Car loin d’être des « éponges magiques », chargées d’absorber tous les maux de la société, nos collègues sont, répétons-le, les abeilles actives, sinon les sentinelles infatigables, d’un écosystème sociétal, qui entretiennent et produisent, vaille que vaille, un baume indispensable à la paix et à la cohésion sociale.

Pour produire ce miel si essentiel à notre « vivre ensemble » et à l’émergence d’un écosystème humain sain et fort, nos agents du social, ainsi que tous les agents qui gèrent des dispositifs d’aides si précieux à la population par les temps qui courent, ont besoin d’un soutien fort et indéfectible de la collectivité territoriale.

Pour favoriser cela, nous en appelons au bénéficie d’un management authentique, agile et lucide. Un management nouveau et bienveillant, en guise de première pierre d’un édifice commun, permettant d’accueillir la différence, l’hétérogénéité des profils et des compétences.
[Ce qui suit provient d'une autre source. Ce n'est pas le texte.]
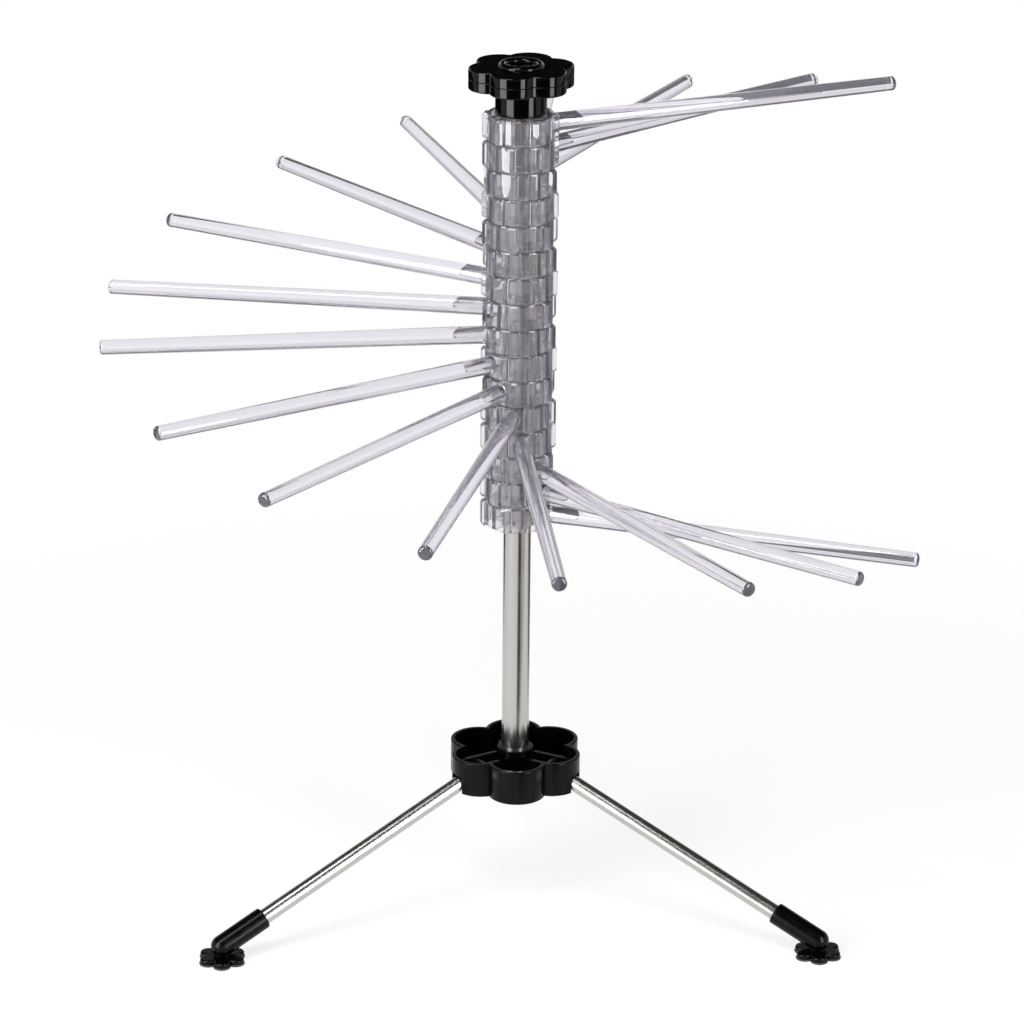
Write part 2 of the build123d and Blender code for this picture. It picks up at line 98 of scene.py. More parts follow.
def linear(code):
    """An sRGB hex value as linear red, green, blue and alpha."""
    parts = [int(code[i:i + 2], 16) / 255 for i in (1, 3, 5)]
    return tuple([p / 12.92 if p <= 0.04045 else ((p + 0.055) / 1.055) ** 2.4 for p in parts] + [1.0])


class RingSizes(bpy.types.PropertyGroup):
    """Sizes of one ring with its arm."""
    bore: length("Bore", "Radius of the hole round the post", 7.3)
    sleeve: length("Sleeve", "Outer radius of the inner sleeve", 8.9)
    cavity: length("Cavity", "Radius of the cavity inside the outer wall", 15.0)
    cavity_depth: length("Cavity depth", "How far the cavity goes up from the underside", 11.4)
    outside: length("Outside", "Radius of the outer wall", 16.8)
    edge: length("Edge", "Bevel of the wall's edges", 0.5)
    height: length("Height", "Height of one ring", 13.2)
    lug_reach: length("Lug reach", "How far a grip lug stands out of the wall", 2.2)
    lug_bevel: length("Lug bevel", "Bevel of a lug's ends", 1.2)
    dog_inside: length("Dog inside", "Inner radius of the stop dogs", 9.4)
    dog_outside: length("Dog outside", "Outer radius of the stop dogs", 11.6)
    dog_height: length("Dog height", "How far the stop dogs stand up", 2.5)
    soft_edge: length("Soft edge", "Rounding of the moulding's sharp edges", 0.16)
    rod_start: length("Rod start", "Where the rod leaves the wall", 15.4)
    rod_root: length("Rod root", "Radius of the rod at its root", 4.6)
    rod_tip: length("Rod tip", "Radius of the rod at its tip", 3.65)
    tip_round: length("Tip round", "Rounding of the rod's tip", 1.6)
    core_end: length("Core end", "Radius at which the slot in the root ends", 33.3)
    core_half_width: length("Core width", "Half the slot's width", 3.2)
    core_root: length("Core root height", "Half the slot's height at the ring", 0.8)
    core_tip: length("Core tip height", "Half the slot's height at its end", 0.25)
    notch: length("Notch", "Half the width of the notches for the cross pin", 1.65)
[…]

Permettant aussi d’attirer, de sécuriser et de capitaliser les talents et les richesses, d’ouvrir le champ des possibles, et de les instaurer comme sources et lieux de foisonnement créatif des consciences, des visions, des postures et des méthodologies d’intervention, en ces temps de profondes mutations de nos contextes professionnels.

Un haut lieu à bâtir au sein de la collectivité départementale, pour l’inspiration et la créativité comme sources d’identification et de promotion d’une nouvelle culture managériale qui n’a pas su pourtant capitaliser sur une expérience de plus d’un demi-siècle.

L’heure est donc venue pour le collectif d’opérer sa métamorphose, d’accepter sa mue en profondeur. Il est temps de cesser d’enfermer les individus dans un carcan procédural, administratif et réglementaire, qui participe de moins en moins à l’intelligibilité des dispositifs d’aide sociale du Département ou à l’épanouissement de l’Homme et de la Femme au travail.

Un espace privilégié, émergé et dédié, pour concrétiser le temps de la revivification des valeurs communes et du sens de l’engagement, au sein d’un pacte mutuel d’objectifs et de moyens. Ce faisant, une dynamique nouvelle par l’activation responsable des consciences et des responsabilités institutionnelles, autorisant une certaine liberté d’oser, un droit reconnu à l’erreur et prônant la valorisation des talents, initiatives et compétences individuelles.

Une approche, certes périlleuse et atypique, au sens d’une démarche innovante de développement à la fois individuelle et collective des « capacités d’agir » ensemble, de manière plus responsable, soutenable et durable.

Une démarche idéalement formalisée dans un « Livret de Formation et d’Engagements de Service », à construire tout au long de la carrière professionnelle. Toutes mesures propres à restaurer, en continu, les fondamentaux d’une « culture commune » et d’une relation saine et sécurisée, faisant place – in fine – à la confiance, à l’ouverture, et aux capacités collectives d’entreprendre et de s’adapter. En quelques mots, une invitation solennelle à un développement humain concerté et respectueux, à repenser un projet de service réaliste et soutenable, et à passer des postures managériales vieillissantes ou sclérosantes à celles plus audacieuses et plus agiles, au sein par exemple d’une DHR [Direction Humaine (et Territorialisée) des Ressources], plutôt que d’une DRH [Direction (classique) des Ressources Humaines].

La recherche de ce nouveau paradigme, celui d’un management à visage humain promoteur d’une vraie intelligence collective et sociale, qui transforme les lourds héritages technico-hiérarchiques et fluidifie les cultures managériales trop enkystées, demeure aujourd’hui le chemin à suivre pour redonner la pleine santé à la ruche départementale.